Scripts that build objects:
──────────
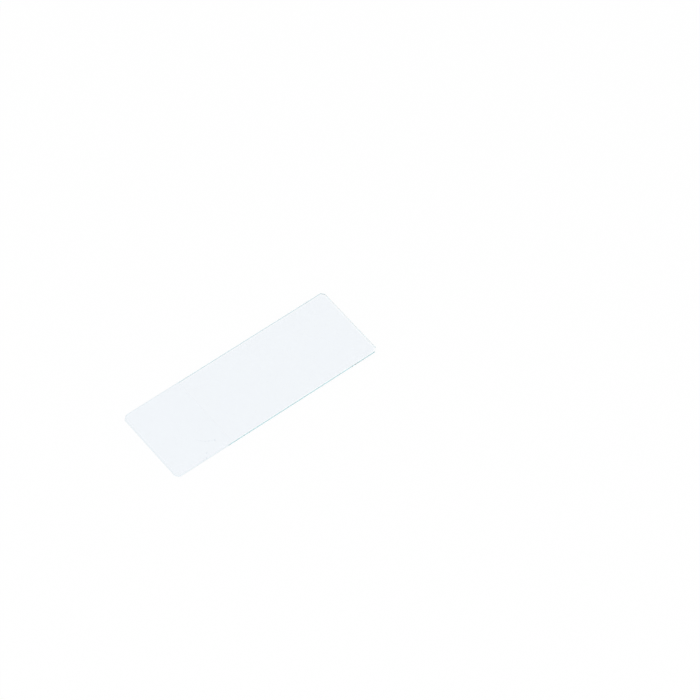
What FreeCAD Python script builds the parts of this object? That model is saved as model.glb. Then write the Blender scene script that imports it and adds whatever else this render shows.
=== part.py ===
import FreeCAD, Part
import Sketcher
import os

# A plain microscope slide: one flat plate of clear glass with its four corners clipped,
# a narrow bevel ground round both rims, and one sandblasted end to write on in pencil.
# X runs along the plate from the frosted end to the clear end, Y runs across it, Z is up.
# The origin is the middle of the underside, which lies on z = 0.

# Driving dimensions in millimetres, each with what it measures.
DRIVING_SIZES = [
    ("slide_length", 76.0, "end to end"),
    ("slide_width", 26.0, "across the plate"),
    ("glass_thickness", 1.0, "underside to top face"),
    ("corner_clip", 1.1, "leg of the 45 degree cut at each corner"),
    ("rim_bevel", 0.22, "leg of the 45 degree bevel ground round both rims"),
    ("frosted_length", 20.5, "frosted end to the edge of the frosting"),
    ("frosting_depth", 0.02, "glass that the sandblasting takes off the top face"),
]
COINCIDENCE = 1e-6

document = FreeCAD.newDocument("microscope_slide")


def make_sheet():
    sheet = document.addObject("Spreadsheet::Sheet", "sizes")
    for row, (alias, value, meaning) in enumerate(DRIVING_SIZES, start=1):
        sheet.set(f"A{row}", meaning)
        sheet.set(f"B{row}", str(value))
        sheet.setAlias(f"B{row}", alias)
    document.recompute()
    return sheet


# A rectangle in the body's ground plane. Its near left corner lies at minus left, minus
# front, and all four sizes are expressions that read the sheet.
def make_rectangle(body, name, left, front, length, width):
    sketch = body.newObject("Sketcher::SketchObject", name)
    ground_plane = next(p for p in body.Origin.OriginFeatures if p.Role == "XY_Plane")
    sketch.AttachmentSupport = (ground_plane, "")
    sketch.MapMode = "FlatFace"

    front_side, right_side, back_side, left_side = range(4)
    start, end, origin = 1, 2, -1
    corners = [FreeCAD.Vector(x, y) for x, y in ((-1, -1), (1, -1), (1, 1), (-1, 1))]
    for side, corner in enumerate(corners):
        next_corner = corners[(side + 1) % 4]
        sketch.addGeometry(Part.LineSegment(corner, next_corner))
    for side in range(4):
        next_side = (side + 1) % 4
        sketch.addConstraint(Sketcher.Constraint("Coincident", side, end, next_side, start))
    for side in (front_side, back_side):
        sketch.addConstraint(Sketcher.Constraint("Horizontal", side))
    for side in (right_side, left_side):
        sketch.addConstraint(Sketcher.Constraint("Vertical", side))

    datums = [
        ("left", "DistanceX", (front_side, start, origin, start), left),
        ("front", "DistanceY", (front_side, start, origin, start), front),
        ("length", "DistanceX", (front_side, start, front_side, end), length),
        ("width", "DistanceY", (right_side, start, right_side, end), width),
    ]
    for label, kind, between, expression in datums:
        index = sketch.addConstraint(Sketcher.Constraint(kind, *between, 1.0))
        sketch.renameConstraint(index, label)
        sketch.setExpression(f"Constraints.{label}", expression)
    document.recompute()
    return sketch


def edge_names(shape, is_wanted):
    return [f"Edge{i}" for i, edge in enumerate(shape.Edges, start=1) if is_wanted(edge)]


def is_upright(edge):
    foot, head = (vertex.Point for vertex in edge.Vertexes)
    return abs(head.x - foot.x) < COINCIDENCE and abs(head.y - foot.y) < COINCIDENCE


# The rims are the outlines of the underside and of the top face: every edge that lies flat.
def is_on_rim(edge):
    foot, head = (vertex.Point for vertex in edge.Vertexes)
    return abs(head.z - foot.z) < COINCIDENCE


def add_chamfer(body, name, base, is_wanted, size):
    chamfer = body.newObject("PartDesign::Chamfer", name)
    chamfer.Base = (base, edge_names(base.Shape, is_wanted))
    chamfer.setExpression("Size", size)
    document.recompute()
    return chamfer


def make_glass_slide():
    body = document.addObject("PartDesign::Body", "glass_slide")
    body.Label = "glass_slide"
    body.Placement = FreeCAD.Placement()

    outline = make_rectangle(
        body,
        "outline",
        left="sizes.slide_length / 2",
        front="sizes.slide_width / 2",
        length="sizes.slide_length",
        width="sizes.slide_width",
    )
    plate = body.newObject("PartDesign::Pad", "plate")
    plate.Profile = outline
    plate.setExpression("Length", "sizes.glass_thickness")
    document.recompute()

    clips = add_chamfer(body, "corner_clips", plate, is_upright, "sizes.corner_clip")
    ground_rims = add_chamfer(body, "ground_rims", clips, is_on_rim, "sizes.rim_bevel")

    # Sandblasting lowers the whole width of one end by a few hundredths of a millimetre.
    frosted_area = make_rectangle(
        body,
        "frosted_area",
        left="sizes.slide_length / 2",
        front="sizes.slide_width / 2",
        length="sizes.frosted_length",
        width="sizes.slide_width",
    )
    frosted_area.setExpression("AttachmentOffset.Base.z", "sizes.glass_thickness")
    frosting = body.newObject("PartDesign::Pocket", "frosting")
    frosting.Profile = frosted_area
    frosting.setExpression("Length", "sizes.frosting_depth")
    document.recompute()
    if frosting.Shape.Volume >= ground_rims.Shape.Volume:
        raise RuntimeError("the frosting takes no glass off the top face")
    return body


def check_document():
    for item in document.Objects:
        if {"Invalid", "Error"} & set(item.State):
            raise RuntimeError(f"{item.Label} failed: {item.State}")


def check_solid(sub_part):
    shape = sub_part.Shape
    if shape.isNull() or not shape.isValid() or len(shape.Solids) != 1:
        raise RuntimeError(f"{sub_part.Label} is not one valid solid")


make_sheet()
sub_parts = [make_glass_slide()]
document.recompute()
check_document()
for sub_part in sub_parts:
    check_solid(sub_part)

os.makedirs("parts", exist_ok=True)
for sub_part in sub_parts:
    sub_part.Shape.exportStep(f"parts/{sub_part.Label}.step")
    box = sub_part.Shape.BoundBox
    print(f"{sub_part.Label}: {box.XLength:.2f} x {box.YLength:.2f} x {box.ZLength:.2f} mm,")
    print(f"  {sub_part.Shape.Volume:.1f} cubic mm, {len(sub_part.Shape.Faces)} faces")
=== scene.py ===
import math

import bmesh
import bpy
from mathutils import Matrix, Vector


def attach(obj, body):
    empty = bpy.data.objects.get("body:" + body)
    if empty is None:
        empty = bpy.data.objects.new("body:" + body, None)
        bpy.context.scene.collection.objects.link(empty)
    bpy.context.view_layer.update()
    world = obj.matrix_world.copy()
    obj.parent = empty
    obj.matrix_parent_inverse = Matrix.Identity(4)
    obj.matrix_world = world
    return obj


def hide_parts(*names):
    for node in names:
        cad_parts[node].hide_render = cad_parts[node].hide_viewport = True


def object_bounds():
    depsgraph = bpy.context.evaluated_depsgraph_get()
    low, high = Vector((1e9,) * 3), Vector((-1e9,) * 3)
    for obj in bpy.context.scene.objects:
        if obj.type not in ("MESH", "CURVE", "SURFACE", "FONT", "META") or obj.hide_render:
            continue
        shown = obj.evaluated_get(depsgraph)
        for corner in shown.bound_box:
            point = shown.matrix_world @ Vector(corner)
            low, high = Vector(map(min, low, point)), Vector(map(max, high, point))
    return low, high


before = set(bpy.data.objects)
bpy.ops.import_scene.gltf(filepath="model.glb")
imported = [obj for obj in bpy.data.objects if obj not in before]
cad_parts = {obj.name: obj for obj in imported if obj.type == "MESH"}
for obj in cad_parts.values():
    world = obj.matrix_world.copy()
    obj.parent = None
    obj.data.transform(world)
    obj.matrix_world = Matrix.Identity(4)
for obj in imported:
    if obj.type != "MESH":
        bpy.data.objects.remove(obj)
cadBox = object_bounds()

low, high = cadBox
length, width, thickness = high - low
middle = (low + high) / 2


class Wire:  # a node's socket in a shader sum: + - * / on it add the Math nodes
    def __init__(self, tree, socket):
        self.tree = tree
        self.socket = socket

    def __add__(self, other):
        return self.tree.maths("ADD", self, other)

    def __radd__(self, other):
        return self.tree.maths("ADD", other, self)

    def __sub__(self, other):
        return self.tree.maths("SUBTRACT", self, other)

    def __rsub__(self, other):
        return self.tree.maths("SUBTRACT", other, self)

    def __mul__(self, other):
        return self.tree.maths("MULTIPLY", self, other)

    def __rmul__(self, other):
        return self.tree.maths("MULTIPLY", other, self)

    def __truediv__(self, other):
        return self.tree.maths("DIVIDE", self, other)


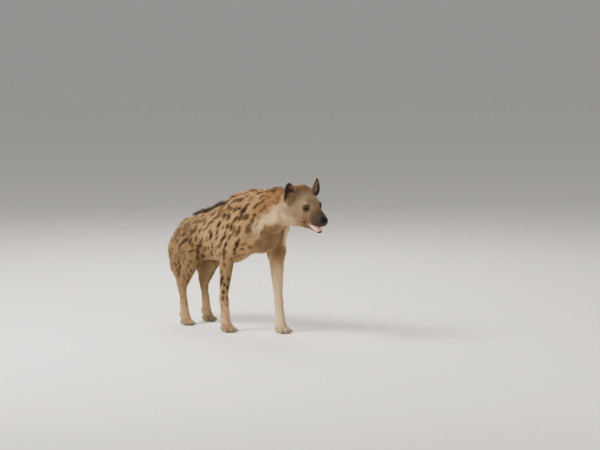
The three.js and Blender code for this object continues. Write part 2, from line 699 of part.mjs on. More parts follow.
// A bent cone with a round foot, for claws and teeth. It starts at root and bends from way to toward.
function horn({ root, way, toward, length, radius, flat = 1, bend, rings = 3, sides = 6, tip = 0.2 }) {
  const place = [];
  const point = root.clone();
  const across = new THREE.Vector3().crossVectors(way, toward).normalize();
  const up = new THREE.Vector3().crossVectors(across, way).normalize();
  for (let r = 0; r < rings; r++) {
    const s = r / rings;
    const angle = bend * s;
    const ahead = way.clone().multiplyScalar(Math.cos(angle)).addScaledVector(up, Math.sin(angle));
    const side = new THREE.Vector3().crossVectors(across, ahead);
    if (r) point.addScaledVector(ahead, length / rings);
    const size = radius * (1 - (1 - tip) * s ** 1.4);
    for (let c = 0; c < sides; c++) {
      const turn = (2 * Math.PI * c) / sides;
      const corner = point.clone();
      corner.addScaledVector(across, size * flat * Math.cos(turn));
      corner.addScaledVector(side, size * Math.sin(turn));
      place.push(corner.x, corner.y, corner.z);
    }
  }
  const ahead = way.clone().multiplyScalar(Math.cos(bend)).addScaledVector(up, Math.sin(bend));
  point.addScaledVector(ahead, length / rings);
  place.push(point.x, point.y, point.z);
  const triangles = [];
  for (let c = 1; c + 1 < sides; c++) triangles.push(0, c, c + 1);
  for (let r = 0; r + 1 < rings; r++)
    for (let c = 0; c < sides; c++) {
      const a = sides * r + c;
      const b = sides * r + ((c + 1) % sides);
      triangles.push(a, a + sides, b, b, a + sides, b + sides);
    }
  const last = sides * (rings - 1);
  for (let c = 0; c < sides; c++) triangles.push(last + c, sides * rings, last + ((c + 1) % sides));
  return solidOf({ place, triangles });
}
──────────
What this task involves -
Within the listing above, locate the line containing "if shape.isNull() or" and the line containing "obj.matrix_parent_inverse = Matrix.Identity(4)". Reproduce those two lines and all lines between them exactly, with nothing added.

Right answer -
    if shape.isNull() or not shape.isValid() or len(shape.Solids) != 1:
        raise RuntimeError(f"{sub_part.Label} is not one valid solid")


make_sheet()
sub_parts = [make_glass_slide()]
document.recompute()
check_document()
for sub_part in sub_parts:
    check_solid(sub_part)

os.makedirs("parts", exist_ok=True)
for sub_part in sub_parts:
    sub_part.Shape.exportStep(f"parts/{sub_part.Label}.step")
    box = sub_part.Shape.BoundBox
    print(f"{sub_part.Label}: {box.XLength:.2f} x {box.YLength:.2f} x {box.ZLength:.2f} mm,")
    print(f"  {sub_part.Shape.Volume:.1f} cubic mm, {len(sub_part.Shape.Faces)} faces")
=== scene.py ===
import math

import bmesh
import bpy
from mathutils import Matrix, Vector


def attach(obj, body):
    empty = bpy.data.objects.get("body:" + body)
    if empty is None:
        empty = bpy.data.objects.new("body:" + body, None)
        bpy.context.scene.collection.objects.link(empty)
    bpy.context.view_layer.update()
    world = obj.matrix_world.copy()
    obj.parent = empty
    obj.matrix_parent_inverse = Matrix.Identity(4)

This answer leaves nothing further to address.